Pirapaharan and his men stayed indoors the entire day on 6 June. After nightfall they were stealthily moving to the shore when they saw the headlights of an army jeep. They fell flat on the sand and lay motionless as the jeep streaked past them.
“Inside the boat Pirapaharan fell thoughtful. He looked towards the receding beach and vowed to himself to avenge the insult Jayewardene’s armed gang had heaped on the Tamils,” Kittu, who travelled on that journey, wrote later.
The three days – 31May to 2 June – had intensified Pirapaharan’s resolve to redeem the rights, dignity and honour of the Tamil people.
“The Sinhalese, who with impunity torched Jaffna, the cultural capital of the Sri Lankan Tamils, who burnt down the Jaffna Library, should be taught that Tamils would never be their subject race,” Pirapaharan has told several of his interviewers.

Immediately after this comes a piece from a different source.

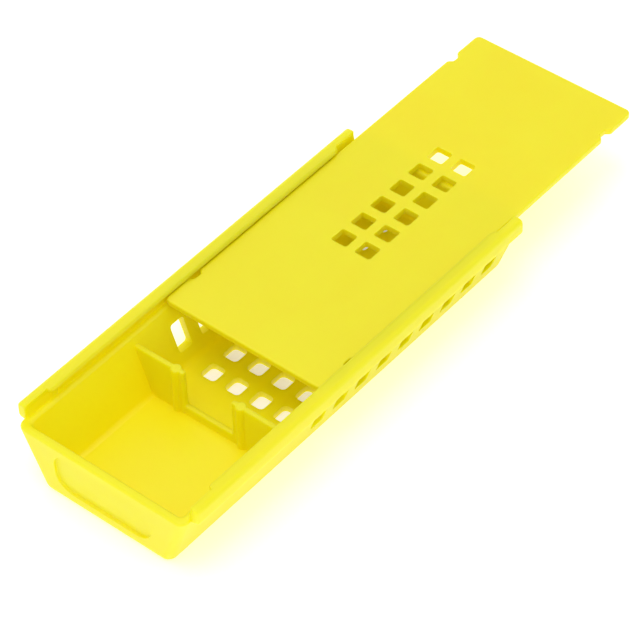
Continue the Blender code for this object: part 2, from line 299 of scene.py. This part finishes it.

The burning of the Hindu priest in 1958 under S. W. R. D. Bandaranaike rule, the disruption and killing of nine civilians on the final day of the Fourth International Tamil Research Conference in 1974 under Sirimavo Bandaranaike rule, and the burning of Jaffna and the Jaffna Library in 1981 under J. R. Jayewardene’s regime, were the three atrocious events that created and moulded Pirapaharan and fashioned the Tamil armed freedom Struggle.
Once in the safety of Tamil Nadu, Pirapaharan made the necessary preparations to wage the freedom struggle. Since then he has not wavered, since then he has not shirked his commitment.
He opened safe houses in Sirumalai, Pollachi and Mettur, where Tiger recruits were taught how to use walkie-talkies and other wireless communication instruments, and also how to handle arms.